## Start Data shown

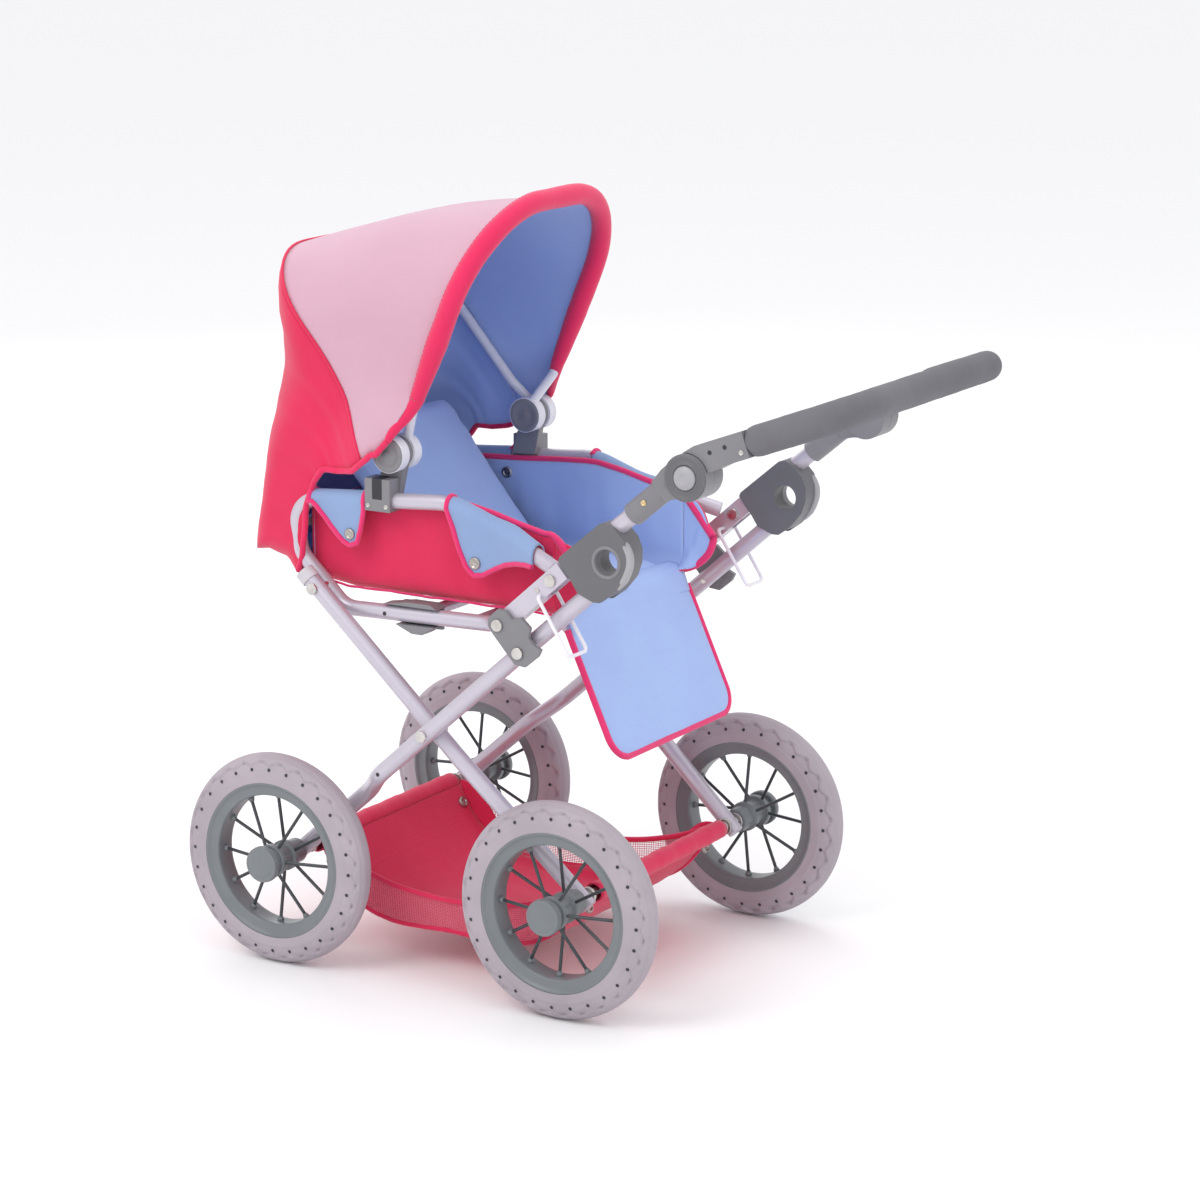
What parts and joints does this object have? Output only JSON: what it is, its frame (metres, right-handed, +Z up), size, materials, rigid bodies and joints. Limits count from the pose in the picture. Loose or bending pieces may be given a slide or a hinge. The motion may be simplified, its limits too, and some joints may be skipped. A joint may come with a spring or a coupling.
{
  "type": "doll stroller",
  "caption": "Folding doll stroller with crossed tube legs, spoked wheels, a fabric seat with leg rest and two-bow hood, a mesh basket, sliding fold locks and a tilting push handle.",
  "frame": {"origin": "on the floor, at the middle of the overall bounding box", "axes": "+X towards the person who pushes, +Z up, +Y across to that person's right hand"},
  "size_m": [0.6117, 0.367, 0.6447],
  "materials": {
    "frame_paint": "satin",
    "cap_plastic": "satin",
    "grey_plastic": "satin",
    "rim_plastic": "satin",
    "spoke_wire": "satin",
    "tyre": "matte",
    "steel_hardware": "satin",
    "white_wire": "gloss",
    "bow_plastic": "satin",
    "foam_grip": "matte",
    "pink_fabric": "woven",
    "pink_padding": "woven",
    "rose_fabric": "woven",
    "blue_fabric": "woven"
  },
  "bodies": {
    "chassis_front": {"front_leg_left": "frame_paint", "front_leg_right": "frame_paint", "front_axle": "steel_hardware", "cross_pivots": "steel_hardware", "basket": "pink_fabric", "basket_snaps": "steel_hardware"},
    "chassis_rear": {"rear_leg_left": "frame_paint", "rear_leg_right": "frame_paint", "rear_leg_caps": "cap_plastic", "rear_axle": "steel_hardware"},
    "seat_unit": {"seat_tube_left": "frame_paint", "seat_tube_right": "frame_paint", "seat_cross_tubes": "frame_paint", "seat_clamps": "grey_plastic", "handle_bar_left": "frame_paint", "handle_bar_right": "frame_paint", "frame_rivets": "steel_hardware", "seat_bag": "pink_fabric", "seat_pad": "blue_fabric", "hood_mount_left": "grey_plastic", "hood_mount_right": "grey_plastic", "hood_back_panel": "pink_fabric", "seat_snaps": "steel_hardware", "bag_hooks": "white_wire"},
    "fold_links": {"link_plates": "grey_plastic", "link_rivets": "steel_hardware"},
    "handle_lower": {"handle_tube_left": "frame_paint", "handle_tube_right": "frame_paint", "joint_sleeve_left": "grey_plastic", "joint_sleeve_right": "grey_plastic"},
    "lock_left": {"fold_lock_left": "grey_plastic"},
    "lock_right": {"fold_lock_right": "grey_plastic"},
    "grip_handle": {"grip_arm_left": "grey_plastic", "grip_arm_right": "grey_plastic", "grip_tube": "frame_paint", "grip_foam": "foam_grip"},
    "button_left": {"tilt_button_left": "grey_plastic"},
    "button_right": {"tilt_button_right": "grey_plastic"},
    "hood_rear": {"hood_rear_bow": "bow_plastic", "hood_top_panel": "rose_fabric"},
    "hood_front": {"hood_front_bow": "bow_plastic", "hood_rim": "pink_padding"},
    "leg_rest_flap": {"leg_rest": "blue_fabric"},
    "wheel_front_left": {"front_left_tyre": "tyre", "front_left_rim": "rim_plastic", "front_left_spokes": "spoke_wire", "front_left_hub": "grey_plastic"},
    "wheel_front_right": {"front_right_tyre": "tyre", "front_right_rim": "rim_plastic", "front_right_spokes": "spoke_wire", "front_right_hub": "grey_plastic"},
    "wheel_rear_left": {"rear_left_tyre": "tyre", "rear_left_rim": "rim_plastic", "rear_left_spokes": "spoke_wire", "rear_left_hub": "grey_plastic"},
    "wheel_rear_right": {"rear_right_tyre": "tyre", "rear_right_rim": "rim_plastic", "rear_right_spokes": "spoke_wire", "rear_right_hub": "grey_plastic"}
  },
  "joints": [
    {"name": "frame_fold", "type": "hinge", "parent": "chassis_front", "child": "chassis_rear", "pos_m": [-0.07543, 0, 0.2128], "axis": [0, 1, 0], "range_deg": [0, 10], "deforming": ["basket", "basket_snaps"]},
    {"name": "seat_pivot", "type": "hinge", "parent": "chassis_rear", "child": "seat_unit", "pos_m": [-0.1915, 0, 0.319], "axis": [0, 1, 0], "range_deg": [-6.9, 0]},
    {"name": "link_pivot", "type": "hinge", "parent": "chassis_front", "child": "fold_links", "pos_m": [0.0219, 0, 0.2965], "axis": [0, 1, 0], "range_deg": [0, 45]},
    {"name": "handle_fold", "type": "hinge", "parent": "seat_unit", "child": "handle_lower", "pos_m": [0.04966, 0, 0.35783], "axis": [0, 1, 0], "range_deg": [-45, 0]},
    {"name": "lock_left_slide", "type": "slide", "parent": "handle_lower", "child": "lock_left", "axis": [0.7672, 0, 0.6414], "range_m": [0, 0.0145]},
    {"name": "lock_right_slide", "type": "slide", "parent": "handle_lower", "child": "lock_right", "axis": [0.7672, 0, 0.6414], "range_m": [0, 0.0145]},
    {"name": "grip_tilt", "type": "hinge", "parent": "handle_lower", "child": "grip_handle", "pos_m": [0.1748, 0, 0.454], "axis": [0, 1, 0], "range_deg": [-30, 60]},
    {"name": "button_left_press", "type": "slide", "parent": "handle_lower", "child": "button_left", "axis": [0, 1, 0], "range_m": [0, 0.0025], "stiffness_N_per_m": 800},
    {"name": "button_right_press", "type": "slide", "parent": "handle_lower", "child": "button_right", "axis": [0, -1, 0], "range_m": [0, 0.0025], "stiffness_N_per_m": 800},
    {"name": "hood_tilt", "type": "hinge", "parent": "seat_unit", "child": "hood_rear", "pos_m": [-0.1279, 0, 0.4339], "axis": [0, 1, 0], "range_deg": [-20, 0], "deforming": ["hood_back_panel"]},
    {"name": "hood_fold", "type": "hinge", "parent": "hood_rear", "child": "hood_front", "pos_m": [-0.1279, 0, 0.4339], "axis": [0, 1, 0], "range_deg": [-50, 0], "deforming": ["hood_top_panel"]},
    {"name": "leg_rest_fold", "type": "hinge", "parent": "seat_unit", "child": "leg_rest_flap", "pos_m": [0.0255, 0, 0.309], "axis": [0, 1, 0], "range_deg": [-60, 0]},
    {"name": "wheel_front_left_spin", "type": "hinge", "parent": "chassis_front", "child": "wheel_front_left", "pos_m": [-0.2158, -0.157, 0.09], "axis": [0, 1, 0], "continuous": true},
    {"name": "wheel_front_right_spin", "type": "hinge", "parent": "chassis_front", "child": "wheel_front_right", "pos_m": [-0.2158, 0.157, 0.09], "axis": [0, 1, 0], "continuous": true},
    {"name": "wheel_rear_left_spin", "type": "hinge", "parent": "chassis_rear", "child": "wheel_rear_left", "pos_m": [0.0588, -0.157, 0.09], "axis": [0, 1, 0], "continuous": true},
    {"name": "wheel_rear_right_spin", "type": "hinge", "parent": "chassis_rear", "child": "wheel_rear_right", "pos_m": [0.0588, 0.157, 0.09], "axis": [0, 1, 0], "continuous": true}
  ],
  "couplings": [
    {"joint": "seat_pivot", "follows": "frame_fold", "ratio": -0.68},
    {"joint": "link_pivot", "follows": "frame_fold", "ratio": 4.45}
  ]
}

## End Data shown

→ What you need to do:
Restate the whole listing exactly, leaving out nothing.

→ Solved problem:
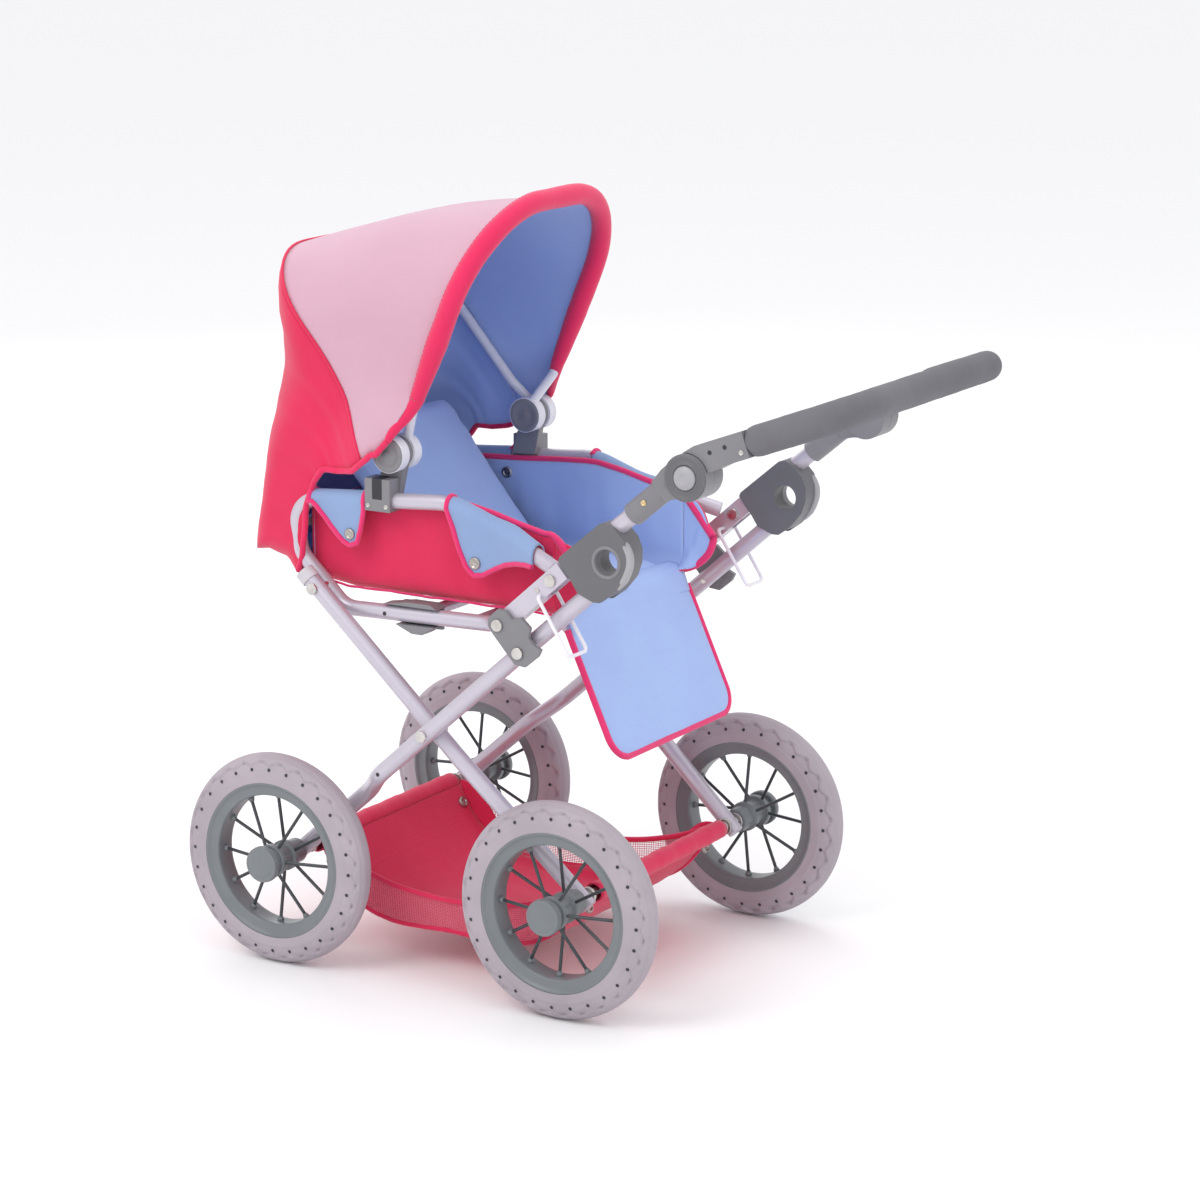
What parts and joints does this object have? Output only JSON: what it is, its frame (metres, right-handed, +Z up), size, materials, rigid bodies and joints. Limits count from the pose in the picture. Loose or bending pieces may be given a slide or a hinge. The motion may be simplified, its limits too, and some joints may be skipped. A joint may come with a spring or a coupling.
{
  "type": "doll stroller",
  "caption": "Folding doll stroller with crossed tube legs, spoked wheels, a fabric seat with leg rest and two-bow hood, a mesh basket, sliding fold locks and a tilting push handle.",
  "frame": {"origin": "on the floor, at the middle of the overall bounding box", "axes": "+X towards the person who pushes, +Z up, +Y across to that person's right hand"},
  "size_m": [0.6117, 0.367, 0.6447],
  "materials": {
    "frame_paint": "satin",
    "cap_plastic": "satin",
    "grey_plastic": "satin",
    "rim_plastic": "satin",
    "spoke_wire": "satin",
    "tyre": "matte",
    "steel_hardware": "satin",
    "white_wire": "gloss",
    "bow_plastic": "satin",
    "foam_grip": "matte",
    "pink_fabric": "woven",
    "pink_padding": "woven",
    "rose_fabric": "woven",
    "blue_fabric": "woven"
  },
  "bodies": {
    "chassis_front": {"front_leg_left": "frame_paint", "front_leg_right": "frame_paint", "front_axle": "steel_hardware", "cross_pivots": "steel_hardware", "basket": "pink_fabric", "basket_snaps": "steel_hardware"},
    "chassis_rear": {"rear_leg_left": "frame_paint", "rear_leg_right": "frame_paint", "rear_leg_caps": "cap_plastic", "rear_axle": "steel_hardware"},
    "seat_unit": {"seat_tube_left": "frame_paint", "seat_tube_right": "frame_paint", "seat_cross_tubes": "frame_paint", "seat_clamps": "grey_plastic", "handle_bar_left": "frame_paint", "handle_bar_right": "frame_paint", "frame_rivets": "steel_hardware", "seat_bag": "pink_fabric", "seat_pad": "blue_fabric", "hood_mount_left": "grey_plastic", "hood_mount_right": "grey_plastic", "hood_back_panel": "pink_fabric", "seat_snaps": "steel_hardware", "bag_hooks": "white_wire"},
    "fold_links": {"link_plates": "grey_plastic", "link_rivets": "steel_hardware"},
    "handle_lower": {"handle_tube_left": "frame_paint", "handle_tube_right": "frame_paint", "joint_sleeve_left": "grey_plastic", "joint_sleeve_right": "grey_plastic"},
    "lock_left": {"fold_lock_left": "grey_plastic"},
    "lock_right": {"fold_lock_right": "grey_plastic"},
    "grip_handle": {"grip_arm_left": "grey_plastic", "grip_arm_right": "grey_plastic", "grip_tube": "frame_paint", "grip_foam": "foam_grip"},
    "button_left": {"tilt_button_left": "grey_plastic"},
    "button_right": {"tilt_button_right": "grey_plastic"},
    "hood_rear": {"hood_rear_bow": "bow_plastic", "hood_top_panel": "rose_fabric"},
    "hood_front": {"hood_front_bow": "bow_plastic", "hood_rim": "pink_padding"},
    "leg_rest_flap": {"leg_rest": "blue_fabric"},
    "wheel_front_left": {"front_left_tyre": "tyre", "front_left_rim": "rim_plastic", "front_left_spokes": "spoke_wire", "front_left_hub": "grey_plastic"},
    "wheel_front_right": {"front_right_tyre": "tyre", "front_right_rim": "rim_plastic", "front_right_spokes": "spoke_wire", "front_right_hub": "grey_plastic"},
    "wheel_rear_left": {"rear_left_tyre": "tyre", "rear_left_rim": "rim_plastic", "rear_left_spokes": "spoke_wire", "rear_left_hub": "grey_plastic"},
    "wheel_rear_right": {"rear_right_tyre": "tyre", "rear_right_rim": "rim_plastic", "rear_right_spokes": "spoke_wire", "rear_right_hub": "grey_plastic"}
  },
  "joints": [
    {"name": "frame_fold", "type": "hinge", "parent": "chassis_front", "child": "chassis_rear", "pos_m": [-0.07543, 0, 0.2128], "axis": [0, 1, 0], "range_deg": [0, 10], "deforming": ["basket", "basket_snaps"]},
    {"name": "seat_pivot", "type": "hinge", "parent": "chassis_rear", "child": "seat_unit", "pos_m": [-0.1915, 0, 0.319], "axis": [0, 1, 0], "range_deg": [-6.9, 0]},
    {"name": "link_pivot", "type": "hinge", "parent": "chassis_front", "child": "fold_links", "pos_m": [0.0219, 0, 0.2965], "axis": [0, 1, 0], "range_deg": [0, 45]},
    {"name": "handle_fold", "type": "hinge", "parent": "seat_unit", "child": "handle_lower", "pos_m": [0.04966, 0, 0.35783], "axis": [0, 1, 0], "range_deg": [-45, 0]},
    {"name": "lock_left_slide", "type": "slide", "parent": "handle_lower", "child": "lock_left", "axis": [0.7672, 0, 0.6414], "range_m": [0, 0.0145]},
    {"name": "lock_right_slide", "type": "slide", "parent": "handle_lower", "child": "lock_right", "axis": [0.7672, 0, 0.6414], "range_m": [0, 0.0145]},
    {"name": "grip_tilt", "type": "hinge", "parent": "handle_lower", "child": "grip_handle", "pos_m": [0.1748, 0, 0.454], "axis": [0, 1, 0], "range_deg": [-30, 60]},
    {"name": "button_left_press", "type": "slide", "parent": "handle_lower", "child": "button_left", "axis": [0, 1, 0], "range_m": [0, 0.0025], "stiffness_N_per_m": 800},
    {"name": "button_right_press", "type": "slide", "parent": "handle_lower", "child": "button_right", "axis": [0, -1, 0], "range_m": [0, 0.0025], "stiffness_N_per_m": 800},
    {"name": "hood_tilt", "type": "hinge", "parent": "seat_unit", "child": "hood_rear", "pos_m": [-0.1279, 0, 0.4339], "axis": [0, 1, 0], "range_deg": [-20, 0], "deforming": ["hood_back_panel"]},
    {"name": "hood_fold", "type": "hinge", "parent": "hood_rear", "child": "hood_front", "pos_m": [-0.1279, 0, 0.4339], "axis": [0, 1, 0], "range_deg": [-50, 0], "deforming": ["hood_top_panel"]},
    {"name": "leg_rest_fold", "type": "hinge", "parent": "seat_unit", "child": "leg_rest_flap", "pos_m": [0.0255, 0, 0.309], "axis": [0, 1, 0], "range_deg": [-60, 0]},
    {"name": "wheel_front_left_spin", "type": "hinge", "parent": "chassis_front", "child": "wheel_front_left", "pos_m": [-0.2158, -0.157, 0.09], "axis": [0, 1, 0], "continuous": true},
    {"name": "wheel_front_right_spin", "type": "hinge", "parent": "chassis_front", "child": "wheel_front_right", "pos_m": [-0.2158, 0.157, 0.09], "axis": [0, 1, 0], "continuous": true},
    {"name": "wheel_rear_left_spin", "type": "hinge", "parent": "chassis_rear", "child": "wheel_rear_left", "pos_m": [0.0588, -0.157, 0.09], "axis": [0, 1, 0], "continuous": true},
    {"name": "wheel_rear_right_spin", "type": "hinge", "parent": "chassis_rear", "child": "wheel_rear_right", "pos_m": [0.0588, 0.157, 0.09], "axis": [0, 1, 0], "continuous": true}
  ],
  "couplings": [
    {"joint": "seat_pivot", "follows": "frame_fold", "ratio": -0.68},
    {"joint": "link_pivot", "follows": "frame_fold", "ratio": 4.45}
  ]
}